Perhaps noblewomen themselves pressured the lawmakers to preserve their rights, for even as the jurists drafted the laws and the judges interpreted them, noblewomen were exercising those rights more energetically than ever before. Widows had long been involved in the real estate market; now married women became more engaged as well. Michelle Marrese has found that 20 percent of the female sellers of land in the 1710s were married women. By mid‑century, that figure had more than doubled, to 46 percent. One hundred years later, married women were 63 percent of the female buyers of land and serfs. Marrese has estimated that by 1860 women comprised a third or more of the buyers and sellers.18
In the eighteenth century, women also participated more directly and more often in other legal transactions. They attended sessions of the courts and signed their own names to sales contracts, rather than sending male representatives to perform such tasks, as they had done in the past. Some women sued estranged husbands or other family members over property disputes. Foreign observers were astonished by the autonomy of propertied women. Martha Wilmot, Dashkova’s friend, wrote in her journal in 1806, “The full and entire dominion which Russian women have over their own fortunes gives them a remarkable degree of liberty and a degree of independence of their Husbands unknown in England.”19 The persistence of women’s property and legal rights in Russia was one important instance in which the preservation, and indeed expansion, of traditional principles worked to women’s benefit.
FAMILY VALUES
Notions about family life were more affected by ideas flowing in from Western Europe in the eighteenth century. We have already seen that Peter I endorsed the principle that spouses should share emotional intimacy as well as household management. This principle gained widespread acceptance in the eighteenth century. In 1767, Natalia Dolgorukaia (1714–71), who belonged to the top ranks of the nobility, summed up the new stress on conjugal love in her description of her marriage. “It seemed to me that he had been born for me and I for him,” she wrote of her husband Ivan, years after his death, “and it was impossible for us to live without one another.” Theirs was an alliance of soulmates; “I was a comrade to my husband,” she fondly recalled.20
Similar sentiments appear in the correspondence of other noblewomen. Olga Glagoleva has analyzed the way eighteenth‑century wives addressed their husbands in letters. Early in Peter’s reign, women writing to their spouses emphasized their subordination. “To my sovereign Ivan Ivanovich,” wrote Maria Kireevskaia in 1716, “be healthy my sovereign Ivan Ivanovich for many years, please my sovereign have a letter written to me about your perennial health.” Glagoleva and Mary Cavender have found that by the end of the century, the tender terms “friend” and “angel” had replaced “sovereign.”21
Older patriarchal ideas persisted. Dolgorukaia saw herself as her husband’s comrade, not his equal: she believed that it was her duty to devote herself completely to him, while his was to serve as her lover, protector, and moral instructor. “I had everything in him,” she wrote many years after his death, “a gracious husband, and father, and teacher and seeker after my salvation.”22 Dolgorukaia proved her devotion to Ivan by following him into Siberian exile after he ran afoul of Empress Anna’s favorites.
If a wife did not have such a loving marriage, she owed it to God and her family to make the best of things.

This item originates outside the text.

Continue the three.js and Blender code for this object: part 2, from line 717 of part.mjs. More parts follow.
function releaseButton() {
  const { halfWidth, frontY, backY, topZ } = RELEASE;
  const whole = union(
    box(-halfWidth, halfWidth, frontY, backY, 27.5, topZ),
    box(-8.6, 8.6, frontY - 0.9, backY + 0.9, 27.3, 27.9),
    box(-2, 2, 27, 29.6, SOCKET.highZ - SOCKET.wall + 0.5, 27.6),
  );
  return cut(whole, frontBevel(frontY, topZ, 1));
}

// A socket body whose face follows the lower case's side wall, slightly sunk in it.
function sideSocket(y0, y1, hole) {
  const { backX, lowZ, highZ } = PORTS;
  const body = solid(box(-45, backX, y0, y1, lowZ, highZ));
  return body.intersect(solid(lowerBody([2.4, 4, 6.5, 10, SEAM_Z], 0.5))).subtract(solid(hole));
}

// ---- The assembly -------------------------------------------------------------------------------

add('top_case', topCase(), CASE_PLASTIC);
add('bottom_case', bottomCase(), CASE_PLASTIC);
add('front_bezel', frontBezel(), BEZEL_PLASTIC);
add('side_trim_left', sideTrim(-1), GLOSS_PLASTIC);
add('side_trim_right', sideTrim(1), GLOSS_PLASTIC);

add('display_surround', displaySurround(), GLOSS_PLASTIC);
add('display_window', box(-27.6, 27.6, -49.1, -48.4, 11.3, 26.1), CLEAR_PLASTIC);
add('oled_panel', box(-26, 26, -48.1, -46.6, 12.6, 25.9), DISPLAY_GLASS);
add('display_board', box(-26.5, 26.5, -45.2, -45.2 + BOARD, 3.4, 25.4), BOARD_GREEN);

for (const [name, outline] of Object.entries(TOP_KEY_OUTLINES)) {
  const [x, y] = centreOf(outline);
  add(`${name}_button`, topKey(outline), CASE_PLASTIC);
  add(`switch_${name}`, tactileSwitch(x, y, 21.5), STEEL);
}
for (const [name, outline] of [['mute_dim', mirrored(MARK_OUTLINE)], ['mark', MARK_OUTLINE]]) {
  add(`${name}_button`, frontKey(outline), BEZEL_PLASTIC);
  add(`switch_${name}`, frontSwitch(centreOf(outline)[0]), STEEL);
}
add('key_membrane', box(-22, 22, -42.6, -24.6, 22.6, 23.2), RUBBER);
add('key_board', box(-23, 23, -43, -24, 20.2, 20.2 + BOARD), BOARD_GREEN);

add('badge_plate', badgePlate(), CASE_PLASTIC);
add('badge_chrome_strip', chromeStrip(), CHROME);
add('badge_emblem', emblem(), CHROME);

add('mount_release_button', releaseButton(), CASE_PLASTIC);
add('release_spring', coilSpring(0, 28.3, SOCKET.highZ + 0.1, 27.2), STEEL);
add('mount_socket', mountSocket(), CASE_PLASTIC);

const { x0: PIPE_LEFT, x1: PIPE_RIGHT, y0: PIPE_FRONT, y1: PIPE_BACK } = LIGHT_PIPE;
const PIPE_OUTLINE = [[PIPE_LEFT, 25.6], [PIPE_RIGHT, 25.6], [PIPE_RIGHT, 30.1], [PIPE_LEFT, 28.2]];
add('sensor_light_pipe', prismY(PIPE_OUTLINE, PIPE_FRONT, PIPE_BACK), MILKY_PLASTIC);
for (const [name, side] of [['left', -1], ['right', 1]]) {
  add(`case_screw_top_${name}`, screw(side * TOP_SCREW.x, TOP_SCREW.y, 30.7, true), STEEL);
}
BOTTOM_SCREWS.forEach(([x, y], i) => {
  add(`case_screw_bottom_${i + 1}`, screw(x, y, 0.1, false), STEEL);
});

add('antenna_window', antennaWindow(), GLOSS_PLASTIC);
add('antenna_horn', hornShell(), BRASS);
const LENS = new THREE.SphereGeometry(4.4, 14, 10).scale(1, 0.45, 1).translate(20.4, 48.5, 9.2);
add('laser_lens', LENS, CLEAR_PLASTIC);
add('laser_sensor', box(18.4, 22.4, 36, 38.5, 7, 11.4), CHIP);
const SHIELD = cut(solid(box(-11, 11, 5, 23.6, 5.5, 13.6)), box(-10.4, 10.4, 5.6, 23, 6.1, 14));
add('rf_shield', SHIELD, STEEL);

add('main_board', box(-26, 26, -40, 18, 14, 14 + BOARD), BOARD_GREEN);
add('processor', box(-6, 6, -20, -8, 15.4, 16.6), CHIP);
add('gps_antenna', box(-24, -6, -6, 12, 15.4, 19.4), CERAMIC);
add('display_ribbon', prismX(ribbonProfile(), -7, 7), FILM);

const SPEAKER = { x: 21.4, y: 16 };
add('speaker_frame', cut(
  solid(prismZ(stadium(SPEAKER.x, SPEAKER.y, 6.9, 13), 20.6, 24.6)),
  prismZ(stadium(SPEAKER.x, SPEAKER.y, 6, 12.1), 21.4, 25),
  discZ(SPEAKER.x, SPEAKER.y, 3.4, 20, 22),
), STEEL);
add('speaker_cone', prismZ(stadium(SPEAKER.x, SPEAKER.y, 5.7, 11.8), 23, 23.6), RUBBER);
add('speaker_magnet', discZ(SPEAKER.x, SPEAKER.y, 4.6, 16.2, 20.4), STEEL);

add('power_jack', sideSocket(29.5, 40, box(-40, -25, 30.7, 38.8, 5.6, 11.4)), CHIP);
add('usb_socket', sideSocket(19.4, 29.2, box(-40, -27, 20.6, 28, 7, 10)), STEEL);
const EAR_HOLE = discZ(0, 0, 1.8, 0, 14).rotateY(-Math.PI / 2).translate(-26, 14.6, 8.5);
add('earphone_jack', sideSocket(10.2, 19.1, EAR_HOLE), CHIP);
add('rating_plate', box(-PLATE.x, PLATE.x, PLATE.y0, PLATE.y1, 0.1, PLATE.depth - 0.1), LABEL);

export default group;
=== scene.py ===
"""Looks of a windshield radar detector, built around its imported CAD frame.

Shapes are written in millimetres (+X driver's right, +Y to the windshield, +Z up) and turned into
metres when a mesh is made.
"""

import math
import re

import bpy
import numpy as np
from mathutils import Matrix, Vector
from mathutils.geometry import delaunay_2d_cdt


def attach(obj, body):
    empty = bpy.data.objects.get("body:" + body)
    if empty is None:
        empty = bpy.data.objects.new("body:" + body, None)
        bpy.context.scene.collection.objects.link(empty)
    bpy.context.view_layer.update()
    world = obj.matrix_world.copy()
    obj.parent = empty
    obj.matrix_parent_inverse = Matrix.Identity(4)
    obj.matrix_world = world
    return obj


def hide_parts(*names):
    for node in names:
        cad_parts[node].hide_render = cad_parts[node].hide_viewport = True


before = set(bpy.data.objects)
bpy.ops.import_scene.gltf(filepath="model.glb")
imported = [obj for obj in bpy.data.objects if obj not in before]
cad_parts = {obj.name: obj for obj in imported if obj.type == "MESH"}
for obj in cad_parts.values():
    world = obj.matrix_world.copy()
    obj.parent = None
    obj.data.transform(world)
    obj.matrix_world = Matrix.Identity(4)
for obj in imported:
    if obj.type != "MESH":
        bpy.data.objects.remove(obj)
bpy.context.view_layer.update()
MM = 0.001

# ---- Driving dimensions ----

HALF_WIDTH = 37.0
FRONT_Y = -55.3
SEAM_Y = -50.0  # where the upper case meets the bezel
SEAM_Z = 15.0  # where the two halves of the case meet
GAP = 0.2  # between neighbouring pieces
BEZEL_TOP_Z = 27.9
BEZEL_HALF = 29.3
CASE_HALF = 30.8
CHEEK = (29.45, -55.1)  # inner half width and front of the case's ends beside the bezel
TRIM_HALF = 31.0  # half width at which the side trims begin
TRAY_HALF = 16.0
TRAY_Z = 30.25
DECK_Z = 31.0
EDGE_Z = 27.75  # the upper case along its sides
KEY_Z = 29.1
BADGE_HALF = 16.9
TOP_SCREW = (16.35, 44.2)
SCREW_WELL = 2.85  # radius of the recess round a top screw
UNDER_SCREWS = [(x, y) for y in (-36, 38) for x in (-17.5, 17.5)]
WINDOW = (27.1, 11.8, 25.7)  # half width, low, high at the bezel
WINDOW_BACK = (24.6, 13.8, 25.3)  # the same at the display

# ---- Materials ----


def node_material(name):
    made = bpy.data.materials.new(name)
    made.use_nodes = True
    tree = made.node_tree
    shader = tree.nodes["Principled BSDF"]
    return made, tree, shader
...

A widow named Iakovleva, who headed her household and managed a small estate, made this clear to her thirteen‑year‑old daughter Anna in 1769, shortly before she arranged Anna’s marriage to a much older man. “And when God blesses you with a husband,” the widow declared, “then respect your husband as your master, obey him, and love him with all your heart, even if he acts badly toward you. Know too that he was given to you by the Lord: the good for making you happy, and the bad to test your tolerance. If you bear all of this with humility, then you will have submitted to the will of God and not humanity.”23
Noblewomen were also expected to be lovingly submissive to older family members, both before and after they married. In their memoirs, Dolgorukaia and Anna Labzina, Iakovleva’s daughter, profess deep affection for their marital families, especially their mothers‑in‑law. Each portrays herself as an innocent young bride afraid to leave her mother and go to live with people whom, as Dolgorukaia put it, she was “not accustomed to.” Both women came to love some of their new kin. Labzina, whose marriage to her first husband was desperately unhappy, threw herself on the mercy of her in‑laws, and they responded with kindness. “I will never forget their love and affection, “ she wrote, “especially that of my brother‑in‑law, who, upon seeing my youth and simple nature, endeavored to treat me warmly.” Labzina also relied heavily upon her mother‑in‑law, whom she remembered as “my… consolation and solace.”24 This latter comment may be particularly instructive. Eighteenth‑century court cases suggest fairly regular friction among sisters‑in‑law and brothers‑in‑law but rather less between parents and children. Perhaps the long‑standing Russian belief in the importance of respect for elders limited the conflict between generations.